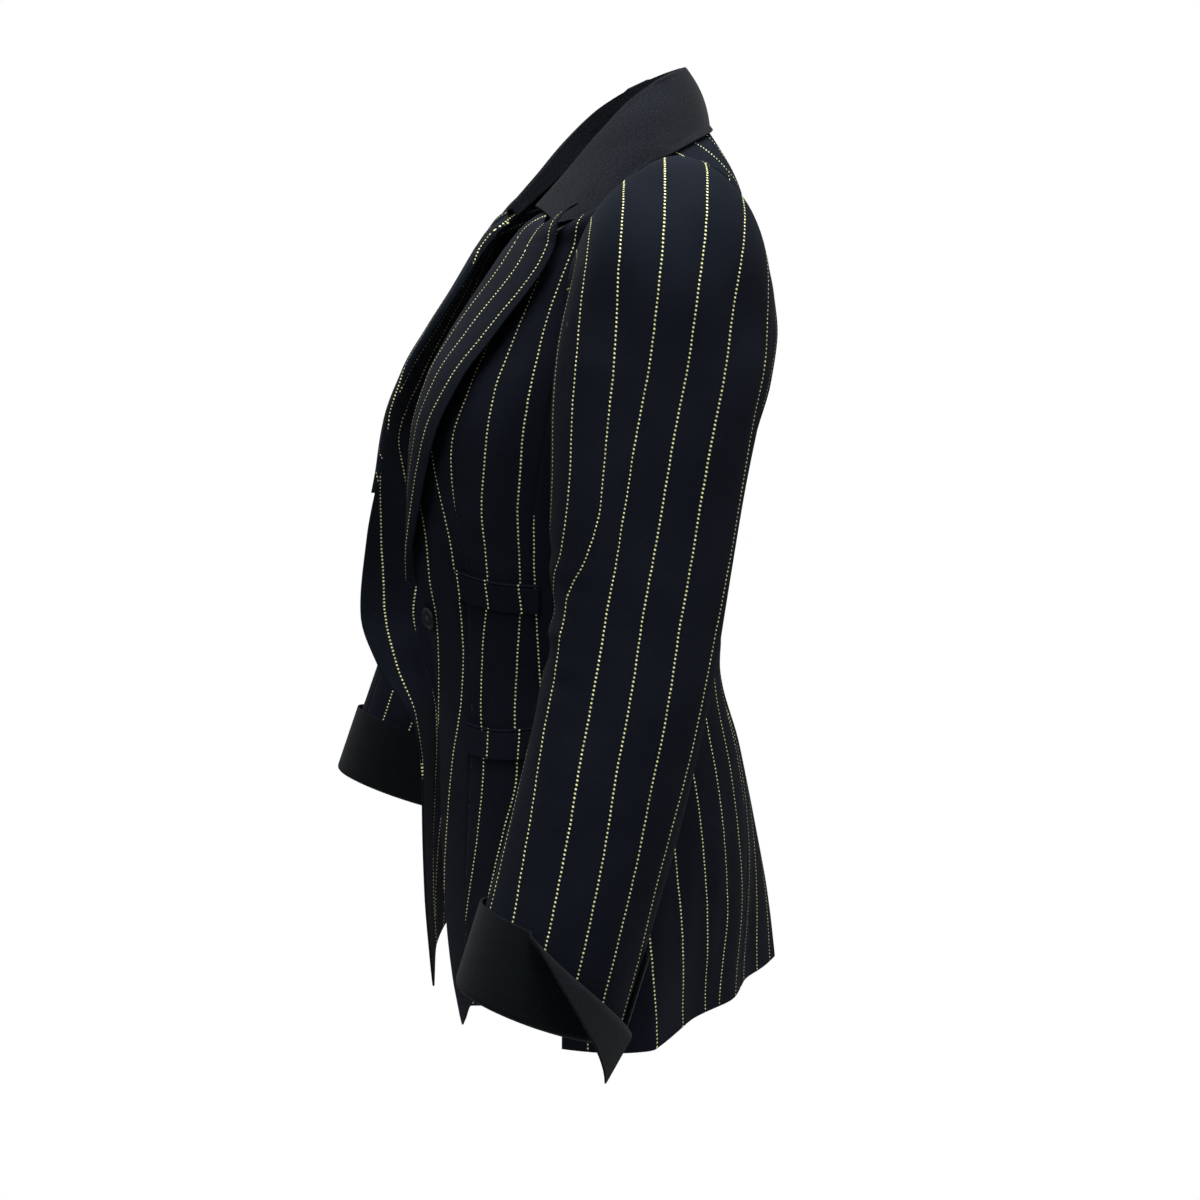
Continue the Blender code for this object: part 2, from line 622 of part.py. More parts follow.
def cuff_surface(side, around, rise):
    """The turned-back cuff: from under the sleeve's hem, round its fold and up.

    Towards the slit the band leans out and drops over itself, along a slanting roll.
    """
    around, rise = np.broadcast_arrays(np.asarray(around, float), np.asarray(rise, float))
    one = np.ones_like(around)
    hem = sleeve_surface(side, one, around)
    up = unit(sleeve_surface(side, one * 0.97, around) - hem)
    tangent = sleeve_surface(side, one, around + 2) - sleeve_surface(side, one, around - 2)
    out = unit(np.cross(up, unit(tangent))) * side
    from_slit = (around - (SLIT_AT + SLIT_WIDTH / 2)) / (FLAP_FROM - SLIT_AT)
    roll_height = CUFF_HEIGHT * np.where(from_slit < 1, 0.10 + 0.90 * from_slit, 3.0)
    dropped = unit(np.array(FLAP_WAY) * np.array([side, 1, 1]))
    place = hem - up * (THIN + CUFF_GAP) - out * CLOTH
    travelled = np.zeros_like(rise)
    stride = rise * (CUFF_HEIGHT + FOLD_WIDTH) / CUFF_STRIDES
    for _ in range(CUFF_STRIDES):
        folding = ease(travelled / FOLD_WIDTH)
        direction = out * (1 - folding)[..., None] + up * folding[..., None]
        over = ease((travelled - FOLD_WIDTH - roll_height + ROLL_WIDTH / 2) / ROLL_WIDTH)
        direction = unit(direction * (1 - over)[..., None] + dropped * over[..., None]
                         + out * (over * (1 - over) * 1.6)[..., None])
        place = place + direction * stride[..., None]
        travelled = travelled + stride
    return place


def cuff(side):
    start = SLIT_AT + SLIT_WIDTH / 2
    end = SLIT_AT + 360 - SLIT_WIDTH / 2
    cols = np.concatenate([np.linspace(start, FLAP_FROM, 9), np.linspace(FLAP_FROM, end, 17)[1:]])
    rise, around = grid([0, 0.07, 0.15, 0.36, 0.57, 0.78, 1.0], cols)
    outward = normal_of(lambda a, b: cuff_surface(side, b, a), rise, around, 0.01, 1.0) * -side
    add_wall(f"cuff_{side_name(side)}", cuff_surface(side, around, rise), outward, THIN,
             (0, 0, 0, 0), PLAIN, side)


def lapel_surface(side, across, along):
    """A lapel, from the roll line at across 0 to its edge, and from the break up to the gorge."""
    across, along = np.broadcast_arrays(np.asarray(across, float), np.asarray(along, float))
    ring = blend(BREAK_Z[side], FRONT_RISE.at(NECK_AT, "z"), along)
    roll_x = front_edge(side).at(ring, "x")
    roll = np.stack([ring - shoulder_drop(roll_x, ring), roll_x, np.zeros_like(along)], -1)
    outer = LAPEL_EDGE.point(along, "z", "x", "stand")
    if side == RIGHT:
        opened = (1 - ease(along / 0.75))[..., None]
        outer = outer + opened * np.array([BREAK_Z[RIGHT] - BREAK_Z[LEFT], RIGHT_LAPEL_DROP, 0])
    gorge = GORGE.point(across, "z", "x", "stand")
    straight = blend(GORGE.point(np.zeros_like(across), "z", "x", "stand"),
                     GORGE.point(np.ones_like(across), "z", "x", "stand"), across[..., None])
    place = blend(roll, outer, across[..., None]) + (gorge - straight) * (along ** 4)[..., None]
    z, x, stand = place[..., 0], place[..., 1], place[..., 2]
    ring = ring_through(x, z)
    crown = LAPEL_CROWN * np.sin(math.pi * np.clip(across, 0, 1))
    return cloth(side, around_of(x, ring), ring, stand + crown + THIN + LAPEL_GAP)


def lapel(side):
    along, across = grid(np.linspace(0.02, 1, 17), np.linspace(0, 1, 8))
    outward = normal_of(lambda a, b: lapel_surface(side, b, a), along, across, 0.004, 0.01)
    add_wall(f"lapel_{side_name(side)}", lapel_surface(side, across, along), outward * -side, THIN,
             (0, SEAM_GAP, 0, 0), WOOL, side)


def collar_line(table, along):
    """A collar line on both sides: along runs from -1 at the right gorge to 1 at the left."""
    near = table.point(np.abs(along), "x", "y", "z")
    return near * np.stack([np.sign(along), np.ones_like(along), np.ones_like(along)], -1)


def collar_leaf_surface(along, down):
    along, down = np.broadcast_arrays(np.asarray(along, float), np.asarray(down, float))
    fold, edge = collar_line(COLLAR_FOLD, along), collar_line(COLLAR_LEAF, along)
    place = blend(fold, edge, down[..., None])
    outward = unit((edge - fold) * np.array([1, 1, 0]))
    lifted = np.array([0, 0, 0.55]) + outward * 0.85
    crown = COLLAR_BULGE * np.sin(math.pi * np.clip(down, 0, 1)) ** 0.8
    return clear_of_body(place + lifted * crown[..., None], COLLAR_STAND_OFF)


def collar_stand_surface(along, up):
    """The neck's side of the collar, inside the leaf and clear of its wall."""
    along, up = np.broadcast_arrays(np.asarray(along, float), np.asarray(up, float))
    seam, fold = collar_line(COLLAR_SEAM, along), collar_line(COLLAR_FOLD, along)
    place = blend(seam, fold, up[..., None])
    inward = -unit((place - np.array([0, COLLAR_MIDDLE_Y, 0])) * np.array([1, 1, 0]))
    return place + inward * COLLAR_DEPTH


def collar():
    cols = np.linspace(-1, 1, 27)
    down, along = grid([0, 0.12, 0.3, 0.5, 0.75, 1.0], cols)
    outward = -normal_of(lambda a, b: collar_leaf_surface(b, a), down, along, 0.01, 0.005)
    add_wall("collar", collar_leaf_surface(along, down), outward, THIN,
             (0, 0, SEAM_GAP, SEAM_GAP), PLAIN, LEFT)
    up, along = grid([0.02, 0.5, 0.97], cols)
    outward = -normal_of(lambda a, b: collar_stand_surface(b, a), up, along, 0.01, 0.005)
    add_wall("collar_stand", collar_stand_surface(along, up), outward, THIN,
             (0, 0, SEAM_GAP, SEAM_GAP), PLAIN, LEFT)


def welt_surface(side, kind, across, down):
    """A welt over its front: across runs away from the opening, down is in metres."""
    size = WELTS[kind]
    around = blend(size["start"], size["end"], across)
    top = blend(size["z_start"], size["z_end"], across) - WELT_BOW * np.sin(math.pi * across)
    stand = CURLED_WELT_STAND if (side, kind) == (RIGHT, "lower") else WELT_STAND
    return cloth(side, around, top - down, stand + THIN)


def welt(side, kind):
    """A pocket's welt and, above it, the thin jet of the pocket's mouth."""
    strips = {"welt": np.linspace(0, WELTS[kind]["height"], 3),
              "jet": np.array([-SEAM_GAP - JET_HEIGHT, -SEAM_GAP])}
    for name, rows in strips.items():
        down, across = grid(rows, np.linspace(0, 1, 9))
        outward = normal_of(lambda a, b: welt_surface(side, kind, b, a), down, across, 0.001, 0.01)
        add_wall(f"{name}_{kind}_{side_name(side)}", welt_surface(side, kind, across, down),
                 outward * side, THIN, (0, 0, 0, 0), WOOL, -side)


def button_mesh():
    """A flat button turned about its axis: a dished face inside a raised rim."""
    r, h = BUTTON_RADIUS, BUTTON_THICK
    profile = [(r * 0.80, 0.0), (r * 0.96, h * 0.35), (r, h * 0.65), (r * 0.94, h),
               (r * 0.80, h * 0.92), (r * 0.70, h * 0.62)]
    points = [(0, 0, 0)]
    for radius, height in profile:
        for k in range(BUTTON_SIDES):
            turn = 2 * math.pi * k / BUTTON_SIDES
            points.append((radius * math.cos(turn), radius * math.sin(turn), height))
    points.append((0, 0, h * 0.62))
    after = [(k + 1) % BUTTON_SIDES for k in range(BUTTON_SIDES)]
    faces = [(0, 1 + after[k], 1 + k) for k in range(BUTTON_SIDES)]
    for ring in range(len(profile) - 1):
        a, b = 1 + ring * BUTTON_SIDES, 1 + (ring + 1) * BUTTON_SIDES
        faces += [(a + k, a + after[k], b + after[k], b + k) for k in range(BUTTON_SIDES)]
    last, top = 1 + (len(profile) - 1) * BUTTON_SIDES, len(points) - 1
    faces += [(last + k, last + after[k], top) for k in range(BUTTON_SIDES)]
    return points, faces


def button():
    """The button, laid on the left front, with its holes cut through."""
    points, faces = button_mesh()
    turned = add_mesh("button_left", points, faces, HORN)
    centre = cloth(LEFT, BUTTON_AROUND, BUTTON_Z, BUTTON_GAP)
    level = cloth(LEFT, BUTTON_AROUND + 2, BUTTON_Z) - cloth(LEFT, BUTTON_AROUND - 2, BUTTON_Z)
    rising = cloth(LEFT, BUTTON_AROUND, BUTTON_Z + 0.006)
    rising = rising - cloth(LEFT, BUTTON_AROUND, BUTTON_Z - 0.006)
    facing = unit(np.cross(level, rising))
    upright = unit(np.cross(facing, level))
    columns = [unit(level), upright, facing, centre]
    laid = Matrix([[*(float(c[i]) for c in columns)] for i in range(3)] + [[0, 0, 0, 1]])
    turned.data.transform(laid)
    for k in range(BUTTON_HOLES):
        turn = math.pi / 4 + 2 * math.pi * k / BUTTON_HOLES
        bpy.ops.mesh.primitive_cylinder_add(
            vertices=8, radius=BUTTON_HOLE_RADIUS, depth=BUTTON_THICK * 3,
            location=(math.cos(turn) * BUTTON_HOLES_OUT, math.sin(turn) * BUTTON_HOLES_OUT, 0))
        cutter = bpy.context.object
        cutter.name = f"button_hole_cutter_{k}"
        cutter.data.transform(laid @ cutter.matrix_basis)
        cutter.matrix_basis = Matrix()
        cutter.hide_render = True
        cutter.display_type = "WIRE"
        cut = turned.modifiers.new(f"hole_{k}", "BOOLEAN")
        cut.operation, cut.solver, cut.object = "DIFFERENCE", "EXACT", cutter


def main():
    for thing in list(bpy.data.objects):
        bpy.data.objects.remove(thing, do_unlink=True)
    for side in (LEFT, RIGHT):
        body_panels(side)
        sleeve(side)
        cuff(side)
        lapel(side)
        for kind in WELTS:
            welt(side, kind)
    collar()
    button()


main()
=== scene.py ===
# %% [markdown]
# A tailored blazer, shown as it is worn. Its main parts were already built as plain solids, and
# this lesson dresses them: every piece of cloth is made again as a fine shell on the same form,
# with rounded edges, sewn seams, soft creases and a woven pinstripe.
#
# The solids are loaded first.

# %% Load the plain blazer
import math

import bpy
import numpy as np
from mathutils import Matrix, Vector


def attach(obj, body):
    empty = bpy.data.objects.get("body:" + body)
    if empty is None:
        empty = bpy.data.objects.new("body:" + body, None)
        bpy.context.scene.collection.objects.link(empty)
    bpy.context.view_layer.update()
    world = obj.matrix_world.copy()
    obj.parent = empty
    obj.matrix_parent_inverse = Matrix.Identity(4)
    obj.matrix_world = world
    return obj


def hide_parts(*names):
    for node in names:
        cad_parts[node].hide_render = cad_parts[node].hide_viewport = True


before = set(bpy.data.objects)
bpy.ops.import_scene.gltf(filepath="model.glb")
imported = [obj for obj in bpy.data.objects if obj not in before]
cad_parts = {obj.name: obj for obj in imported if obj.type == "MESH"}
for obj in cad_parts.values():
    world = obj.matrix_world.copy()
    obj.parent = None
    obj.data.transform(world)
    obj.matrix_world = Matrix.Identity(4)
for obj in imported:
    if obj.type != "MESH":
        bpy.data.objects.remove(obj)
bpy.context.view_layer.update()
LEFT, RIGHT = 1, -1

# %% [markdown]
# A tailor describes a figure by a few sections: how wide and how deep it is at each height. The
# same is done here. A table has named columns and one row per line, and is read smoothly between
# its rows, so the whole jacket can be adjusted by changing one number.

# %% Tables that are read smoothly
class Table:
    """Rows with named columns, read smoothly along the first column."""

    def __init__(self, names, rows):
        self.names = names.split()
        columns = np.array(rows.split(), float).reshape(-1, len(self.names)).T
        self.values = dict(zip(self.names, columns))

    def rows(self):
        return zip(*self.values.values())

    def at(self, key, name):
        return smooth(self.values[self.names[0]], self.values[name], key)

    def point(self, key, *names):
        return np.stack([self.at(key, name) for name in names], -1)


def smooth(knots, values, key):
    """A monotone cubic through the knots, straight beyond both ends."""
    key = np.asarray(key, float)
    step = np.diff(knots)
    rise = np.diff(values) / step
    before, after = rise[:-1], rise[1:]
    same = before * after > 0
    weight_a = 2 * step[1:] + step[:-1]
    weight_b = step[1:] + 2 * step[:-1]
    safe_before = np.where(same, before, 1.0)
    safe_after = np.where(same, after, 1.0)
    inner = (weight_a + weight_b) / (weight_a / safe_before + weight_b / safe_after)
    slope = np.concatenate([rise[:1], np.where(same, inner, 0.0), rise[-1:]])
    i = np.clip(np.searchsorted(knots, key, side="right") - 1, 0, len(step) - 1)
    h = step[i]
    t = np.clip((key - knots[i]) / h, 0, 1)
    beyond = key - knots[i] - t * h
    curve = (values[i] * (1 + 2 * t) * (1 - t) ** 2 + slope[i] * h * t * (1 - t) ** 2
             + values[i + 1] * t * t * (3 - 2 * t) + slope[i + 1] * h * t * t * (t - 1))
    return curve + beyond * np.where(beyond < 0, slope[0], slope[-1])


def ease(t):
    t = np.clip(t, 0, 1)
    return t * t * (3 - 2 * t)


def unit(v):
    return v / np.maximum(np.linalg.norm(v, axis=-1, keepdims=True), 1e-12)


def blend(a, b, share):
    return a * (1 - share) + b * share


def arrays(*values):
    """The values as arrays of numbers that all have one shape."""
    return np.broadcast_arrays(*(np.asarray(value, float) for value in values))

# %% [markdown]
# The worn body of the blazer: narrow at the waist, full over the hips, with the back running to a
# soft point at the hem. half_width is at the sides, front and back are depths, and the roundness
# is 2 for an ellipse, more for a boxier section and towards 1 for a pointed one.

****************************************

#### SHORT EXERCISE
Extract the span of lines that starts with the line containing "cutter.data.transform(laid @ cutter.matrix_basis)" and ends with the line containing "cad_parts[node].hide_render = cad_parts[node].hide_viewport". Keep it exact and add nothing.

#### THE COMPLETED TASK
        cutter.data.transform(laid @ cutter.matrix_basis)
        cutter.matrix_basis = Matrix()
        cutter.hide_render = True
        cutter.display_type = "WIRE"
        cut = turned.modifiers.new(f"hole_{k}", "BOOLEAN")
        cut.operation, cut.solver, cut.object = "DIFFERENCE", "EXACT", cutter


def main():
    for thing in list(bpy.data.objects):
        bpy.data.objects.remove(thing, do_unlink=True)
    for side in (LEFT, RIGHT):
        body_panels(side)
        sleeve(side)
        cuff(side)
        lapel(side)
        for kind in WELTS:
            welt(side, kind)
    collar()
    button()


main()
=== scene.py ===
# %% [markdown]
# A tailored blazer, shown as it is worn. Its main parts were already built as plain solids, and
# this lesson dresses them: every piece of cloth is made again as a fine shell on the same form,
# with rounded edges, sewn seams, soft creases and a woven pinstripe.
#
# The solids are loaded first.

# %% Load the plain blazer
import math

import bpy
import numpy as np
from mathutils import Matrix, Vector


def attach(obj, body):
    empty = bpy.data.objects.get("body:" + body)
    if empty is None:
        empty = bpy.data.objects.new("body:" + body, None)
        bpy.context.scene.collection.objects.link(empty)
    bpy.context.view_layer.update()
    world = obj.matrix_world.copy()
    obj.parent = empty
    obj.matrix_parent_inverse = Matrix.Identity(4)
    obj.matrix_world = world
    return obj


def hide_parts(*names):
    for node in names:
        cad_parts[node].hide_render = cad_parts[node].hide_viewport = True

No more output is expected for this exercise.